WHAT IS EXPECTED. Find each line that has the string "piece" and give the total, with nothing else.

:: DATASET CONTENT ::

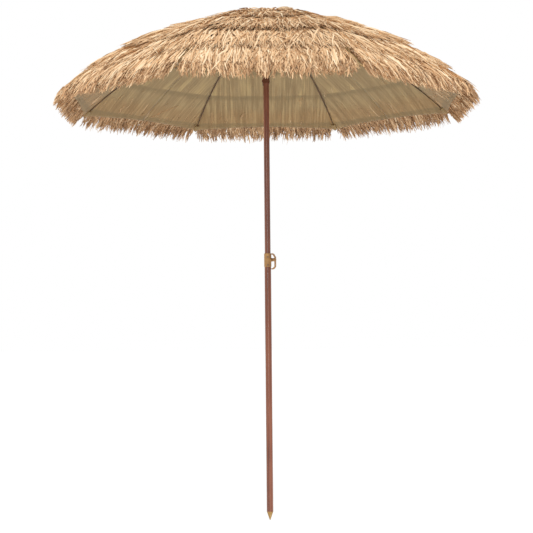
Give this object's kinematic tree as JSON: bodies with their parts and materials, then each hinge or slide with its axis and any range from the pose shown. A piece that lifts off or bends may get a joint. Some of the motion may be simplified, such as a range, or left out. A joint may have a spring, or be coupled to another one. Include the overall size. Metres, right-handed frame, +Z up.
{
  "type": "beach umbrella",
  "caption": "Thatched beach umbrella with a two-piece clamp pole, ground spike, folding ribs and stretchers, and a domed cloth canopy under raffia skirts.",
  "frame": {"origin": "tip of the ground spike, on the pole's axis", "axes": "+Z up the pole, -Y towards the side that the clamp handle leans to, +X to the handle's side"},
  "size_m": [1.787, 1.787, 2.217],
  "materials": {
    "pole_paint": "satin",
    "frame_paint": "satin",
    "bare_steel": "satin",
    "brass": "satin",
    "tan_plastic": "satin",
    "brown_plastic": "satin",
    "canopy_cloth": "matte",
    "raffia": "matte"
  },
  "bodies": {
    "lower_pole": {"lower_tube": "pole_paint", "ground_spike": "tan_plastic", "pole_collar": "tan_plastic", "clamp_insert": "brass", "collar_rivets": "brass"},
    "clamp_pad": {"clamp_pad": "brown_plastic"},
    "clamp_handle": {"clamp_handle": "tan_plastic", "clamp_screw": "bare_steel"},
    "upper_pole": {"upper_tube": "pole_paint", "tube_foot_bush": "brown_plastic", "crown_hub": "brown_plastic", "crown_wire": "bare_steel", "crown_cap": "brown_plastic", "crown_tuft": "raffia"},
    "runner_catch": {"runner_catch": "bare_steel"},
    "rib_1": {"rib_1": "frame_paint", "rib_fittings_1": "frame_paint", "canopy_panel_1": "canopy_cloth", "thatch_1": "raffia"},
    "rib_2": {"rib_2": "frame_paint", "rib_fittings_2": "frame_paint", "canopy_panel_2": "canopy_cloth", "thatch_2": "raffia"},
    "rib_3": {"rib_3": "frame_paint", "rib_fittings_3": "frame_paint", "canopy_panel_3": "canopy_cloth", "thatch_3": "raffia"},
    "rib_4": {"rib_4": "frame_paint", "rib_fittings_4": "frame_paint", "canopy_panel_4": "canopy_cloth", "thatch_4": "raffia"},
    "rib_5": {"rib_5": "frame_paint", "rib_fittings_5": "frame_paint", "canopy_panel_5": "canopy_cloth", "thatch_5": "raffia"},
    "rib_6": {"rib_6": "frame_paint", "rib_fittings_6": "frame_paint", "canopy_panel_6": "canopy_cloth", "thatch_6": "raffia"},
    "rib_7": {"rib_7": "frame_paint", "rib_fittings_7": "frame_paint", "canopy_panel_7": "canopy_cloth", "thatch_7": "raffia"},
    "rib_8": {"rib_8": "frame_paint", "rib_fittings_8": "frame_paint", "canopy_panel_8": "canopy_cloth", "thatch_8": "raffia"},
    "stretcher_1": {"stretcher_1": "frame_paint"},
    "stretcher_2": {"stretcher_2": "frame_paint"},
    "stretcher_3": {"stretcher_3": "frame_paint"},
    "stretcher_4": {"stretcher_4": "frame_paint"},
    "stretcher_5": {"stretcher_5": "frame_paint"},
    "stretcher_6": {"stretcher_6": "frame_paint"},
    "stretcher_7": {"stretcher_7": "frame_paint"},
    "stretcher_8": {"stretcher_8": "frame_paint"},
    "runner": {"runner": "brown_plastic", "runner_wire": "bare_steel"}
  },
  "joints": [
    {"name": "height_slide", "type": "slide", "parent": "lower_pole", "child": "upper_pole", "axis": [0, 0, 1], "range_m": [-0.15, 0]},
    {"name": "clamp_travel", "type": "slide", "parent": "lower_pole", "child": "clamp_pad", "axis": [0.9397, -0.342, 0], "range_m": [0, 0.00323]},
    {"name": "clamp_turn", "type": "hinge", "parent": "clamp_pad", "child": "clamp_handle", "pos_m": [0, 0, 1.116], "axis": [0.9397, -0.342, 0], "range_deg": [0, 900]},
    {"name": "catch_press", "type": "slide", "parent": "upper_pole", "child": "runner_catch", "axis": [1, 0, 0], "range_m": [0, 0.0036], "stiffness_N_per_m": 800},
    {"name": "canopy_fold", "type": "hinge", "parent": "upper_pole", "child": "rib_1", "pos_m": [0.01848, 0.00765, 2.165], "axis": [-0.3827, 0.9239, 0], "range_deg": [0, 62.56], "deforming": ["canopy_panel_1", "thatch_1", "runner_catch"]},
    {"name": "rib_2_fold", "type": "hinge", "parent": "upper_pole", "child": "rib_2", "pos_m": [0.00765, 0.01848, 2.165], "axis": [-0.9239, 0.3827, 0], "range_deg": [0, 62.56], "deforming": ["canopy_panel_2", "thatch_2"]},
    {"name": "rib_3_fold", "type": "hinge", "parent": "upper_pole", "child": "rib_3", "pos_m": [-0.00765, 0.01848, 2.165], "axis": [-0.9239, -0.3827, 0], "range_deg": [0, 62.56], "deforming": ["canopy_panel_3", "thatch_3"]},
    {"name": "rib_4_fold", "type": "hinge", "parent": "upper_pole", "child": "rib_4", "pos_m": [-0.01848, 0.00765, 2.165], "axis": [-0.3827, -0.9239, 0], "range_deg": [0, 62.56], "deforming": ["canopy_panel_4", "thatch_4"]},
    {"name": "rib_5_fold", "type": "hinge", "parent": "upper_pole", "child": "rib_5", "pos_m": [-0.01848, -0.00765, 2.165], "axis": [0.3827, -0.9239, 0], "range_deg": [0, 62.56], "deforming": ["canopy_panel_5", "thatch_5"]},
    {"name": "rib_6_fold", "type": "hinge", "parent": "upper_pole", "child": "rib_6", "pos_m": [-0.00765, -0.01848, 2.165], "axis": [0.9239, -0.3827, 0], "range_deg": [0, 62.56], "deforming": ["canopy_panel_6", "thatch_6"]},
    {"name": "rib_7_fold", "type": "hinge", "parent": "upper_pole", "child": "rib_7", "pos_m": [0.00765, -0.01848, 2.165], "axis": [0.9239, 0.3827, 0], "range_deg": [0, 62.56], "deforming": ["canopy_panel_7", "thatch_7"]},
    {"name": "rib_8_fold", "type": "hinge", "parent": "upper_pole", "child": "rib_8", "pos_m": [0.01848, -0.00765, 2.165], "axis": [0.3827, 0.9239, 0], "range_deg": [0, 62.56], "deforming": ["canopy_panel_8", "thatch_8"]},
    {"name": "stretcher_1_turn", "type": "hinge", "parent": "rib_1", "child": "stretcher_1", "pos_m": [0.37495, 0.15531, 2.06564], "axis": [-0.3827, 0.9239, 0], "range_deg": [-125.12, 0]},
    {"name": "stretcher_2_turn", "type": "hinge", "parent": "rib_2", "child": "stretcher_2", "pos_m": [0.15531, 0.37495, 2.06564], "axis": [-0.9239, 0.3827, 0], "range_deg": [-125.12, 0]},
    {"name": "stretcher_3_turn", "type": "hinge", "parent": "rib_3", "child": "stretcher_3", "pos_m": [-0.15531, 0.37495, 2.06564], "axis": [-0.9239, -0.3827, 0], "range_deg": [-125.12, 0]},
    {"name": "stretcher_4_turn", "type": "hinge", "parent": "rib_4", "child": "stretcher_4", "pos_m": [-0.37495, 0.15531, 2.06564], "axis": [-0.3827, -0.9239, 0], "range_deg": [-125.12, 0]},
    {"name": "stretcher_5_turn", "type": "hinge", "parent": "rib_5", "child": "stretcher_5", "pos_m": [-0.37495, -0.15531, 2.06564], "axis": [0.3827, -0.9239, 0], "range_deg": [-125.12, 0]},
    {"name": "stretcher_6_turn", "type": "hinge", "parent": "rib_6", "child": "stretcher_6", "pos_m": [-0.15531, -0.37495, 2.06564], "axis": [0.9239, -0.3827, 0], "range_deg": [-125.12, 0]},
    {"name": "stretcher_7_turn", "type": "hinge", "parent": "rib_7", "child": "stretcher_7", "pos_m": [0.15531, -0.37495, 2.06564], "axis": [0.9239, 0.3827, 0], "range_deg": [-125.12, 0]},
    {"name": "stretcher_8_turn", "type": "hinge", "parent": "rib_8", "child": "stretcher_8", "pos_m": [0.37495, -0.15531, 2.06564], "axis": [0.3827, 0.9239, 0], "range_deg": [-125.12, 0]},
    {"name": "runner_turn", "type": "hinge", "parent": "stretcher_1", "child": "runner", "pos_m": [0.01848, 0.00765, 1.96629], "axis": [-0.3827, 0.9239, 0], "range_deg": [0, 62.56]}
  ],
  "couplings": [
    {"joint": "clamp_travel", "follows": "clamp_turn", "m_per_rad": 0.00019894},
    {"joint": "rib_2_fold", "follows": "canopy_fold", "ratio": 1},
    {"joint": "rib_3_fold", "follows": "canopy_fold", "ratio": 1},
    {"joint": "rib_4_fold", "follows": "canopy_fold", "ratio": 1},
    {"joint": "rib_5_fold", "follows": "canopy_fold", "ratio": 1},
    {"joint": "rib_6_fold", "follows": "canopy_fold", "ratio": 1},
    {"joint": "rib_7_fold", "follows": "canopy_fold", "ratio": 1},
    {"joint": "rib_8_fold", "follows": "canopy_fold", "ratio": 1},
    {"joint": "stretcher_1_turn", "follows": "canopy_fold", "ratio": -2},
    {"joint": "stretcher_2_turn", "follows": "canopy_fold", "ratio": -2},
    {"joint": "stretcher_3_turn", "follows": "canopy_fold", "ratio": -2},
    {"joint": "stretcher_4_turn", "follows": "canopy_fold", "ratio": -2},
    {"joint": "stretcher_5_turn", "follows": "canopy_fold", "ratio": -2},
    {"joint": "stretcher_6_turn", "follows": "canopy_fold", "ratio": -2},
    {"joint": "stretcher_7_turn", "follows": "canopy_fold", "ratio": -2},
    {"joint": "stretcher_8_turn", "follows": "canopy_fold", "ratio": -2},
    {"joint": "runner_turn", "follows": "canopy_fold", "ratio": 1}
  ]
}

:::

EXPECTED ANSWER. 2